Oliver joins us for some deep relaxation

Sarah's a self-taught instructor after taking a lot of yoga classes during college and practicing crane pose until she can practically do it on her pinky fingers. I can barely stay in "tree pose" (standing with one foot on the ground) without toppling over, but I go to Sarah's classes and am slowly feeling my balance improving along with focus and stamina. For me, though, practicing yoga is not just about getting more flexible or stretching some sore muscles after long hours in the field, though that's certainly a plus.

I always found walking to be a prayerful kind of activity, and after being introduced to yoga by my mom a few years ago, I realized how important times of meditative movement are in my life. Yoga teaches me to pray with my whole self, not just my thoughts. It brings me through a flow of increasingly challenging positions - drawing me to a place of deep listening. I listen to the ways my legs tell me I can push further into a stretch, and I must listen when they tell me to stop and rest.

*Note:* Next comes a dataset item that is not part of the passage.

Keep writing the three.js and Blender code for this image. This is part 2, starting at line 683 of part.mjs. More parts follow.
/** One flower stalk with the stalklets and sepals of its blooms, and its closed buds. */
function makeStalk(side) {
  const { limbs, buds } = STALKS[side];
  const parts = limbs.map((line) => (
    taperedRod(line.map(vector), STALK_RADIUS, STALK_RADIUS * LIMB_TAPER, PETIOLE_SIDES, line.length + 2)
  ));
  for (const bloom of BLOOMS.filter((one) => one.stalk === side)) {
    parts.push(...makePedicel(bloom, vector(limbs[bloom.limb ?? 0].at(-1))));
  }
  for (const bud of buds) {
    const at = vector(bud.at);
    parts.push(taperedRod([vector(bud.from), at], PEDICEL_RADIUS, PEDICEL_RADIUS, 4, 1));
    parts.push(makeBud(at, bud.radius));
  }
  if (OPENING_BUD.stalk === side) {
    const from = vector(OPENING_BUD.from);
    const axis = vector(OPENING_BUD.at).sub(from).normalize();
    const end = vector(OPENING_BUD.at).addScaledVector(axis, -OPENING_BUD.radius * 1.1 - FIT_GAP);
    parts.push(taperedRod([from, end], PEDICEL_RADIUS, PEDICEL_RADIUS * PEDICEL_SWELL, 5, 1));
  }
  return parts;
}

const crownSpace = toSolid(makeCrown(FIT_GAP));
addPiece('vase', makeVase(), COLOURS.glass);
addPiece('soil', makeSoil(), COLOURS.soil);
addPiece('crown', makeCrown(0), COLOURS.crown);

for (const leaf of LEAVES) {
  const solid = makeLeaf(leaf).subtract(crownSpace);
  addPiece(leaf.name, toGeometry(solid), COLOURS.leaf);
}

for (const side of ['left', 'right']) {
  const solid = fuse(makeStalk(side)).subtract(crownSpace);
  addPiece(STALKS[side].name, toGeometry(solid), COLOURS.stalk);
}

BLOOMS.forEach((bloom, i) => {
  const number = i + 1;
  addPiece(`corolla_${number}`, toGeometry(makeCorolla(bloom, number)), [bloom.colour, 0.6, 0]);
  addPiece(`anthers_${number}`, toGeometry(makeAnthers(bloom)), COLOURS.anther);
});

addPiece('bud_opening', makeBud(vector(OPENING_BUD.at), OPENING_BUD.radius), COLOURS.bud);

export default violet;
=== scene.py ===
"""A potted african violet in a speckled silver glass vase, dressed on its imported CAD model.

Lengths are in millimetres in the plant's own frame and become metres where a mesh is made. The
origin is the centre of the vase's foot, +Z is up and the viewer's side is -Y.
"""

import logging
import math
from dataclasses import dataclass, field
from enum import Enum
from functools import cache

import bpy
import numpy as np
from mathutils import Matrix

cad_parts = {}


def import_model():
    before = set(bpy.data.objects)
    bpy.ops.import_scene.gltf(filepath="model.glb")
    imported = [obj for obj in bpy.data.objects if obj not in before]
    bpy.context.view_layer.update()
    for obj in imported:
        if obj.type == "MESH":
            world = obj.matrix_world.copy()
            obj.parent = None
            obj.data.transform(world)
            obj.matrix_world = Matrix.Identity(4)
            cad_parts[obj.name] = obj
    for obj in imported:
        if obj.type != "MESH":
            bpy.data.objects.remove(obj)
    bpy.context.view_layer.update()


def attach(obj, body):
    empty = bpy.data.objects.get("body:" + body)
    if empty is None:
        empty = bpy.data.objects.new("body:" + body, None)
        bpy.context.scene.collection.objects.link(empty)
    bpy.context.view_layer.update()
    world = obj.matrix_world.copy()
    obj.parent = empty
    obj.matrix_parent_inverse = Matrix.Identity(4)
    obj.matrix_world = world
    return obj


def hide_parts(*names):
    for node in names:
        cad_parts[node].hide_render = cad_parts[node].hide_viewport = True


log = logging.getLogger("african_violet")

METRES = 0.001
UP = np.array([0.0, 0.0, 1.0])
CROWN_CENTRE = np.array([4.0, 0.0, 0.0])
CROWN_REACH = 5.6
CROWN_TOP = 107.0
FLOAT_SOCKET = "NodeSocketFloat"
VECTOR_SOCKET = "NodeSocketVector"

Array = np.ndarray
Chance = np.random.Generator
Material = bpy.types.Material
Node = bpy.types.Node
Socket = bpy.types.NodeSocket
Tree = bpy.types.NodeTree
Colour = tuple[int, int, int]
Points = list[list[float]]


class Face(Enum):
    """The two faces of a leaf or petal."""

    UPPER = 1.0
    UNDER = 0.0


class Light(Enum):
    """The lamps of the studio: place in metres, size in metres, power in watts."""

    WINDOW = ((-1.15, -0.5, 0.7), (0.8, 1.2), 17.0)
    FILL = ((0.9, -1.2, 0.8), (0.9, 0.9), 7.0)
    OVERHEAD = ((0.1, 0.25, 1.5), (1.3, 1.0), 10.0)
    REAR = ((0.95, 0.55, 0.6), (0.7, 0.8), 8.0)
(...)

Someone told me once that attentiveness is the highest form of prayer. Through focused attention on the elemental motions of my existence: breathing in, breathing out, standing, lying down, I remember that God speaks and lives in and through us in these basic acts. God communicates with me through my body and through my attentiveness to the many physical senses. How often am I present and engaged enough to hear and feel God through the breath of air filling my lungs, the blessing of strong legs lifting me to my feet, through the way the muscles in the inner corners of my eyes relax their tightness at night, before I sleep? Regrettably, not very often.
A prayer my friend Amy once posted in our room that I love says,

"Lord, be in our seeing, our hearing,
in our knowing, and in our understanding today and everyday..."

and be in our all our daily movements as well.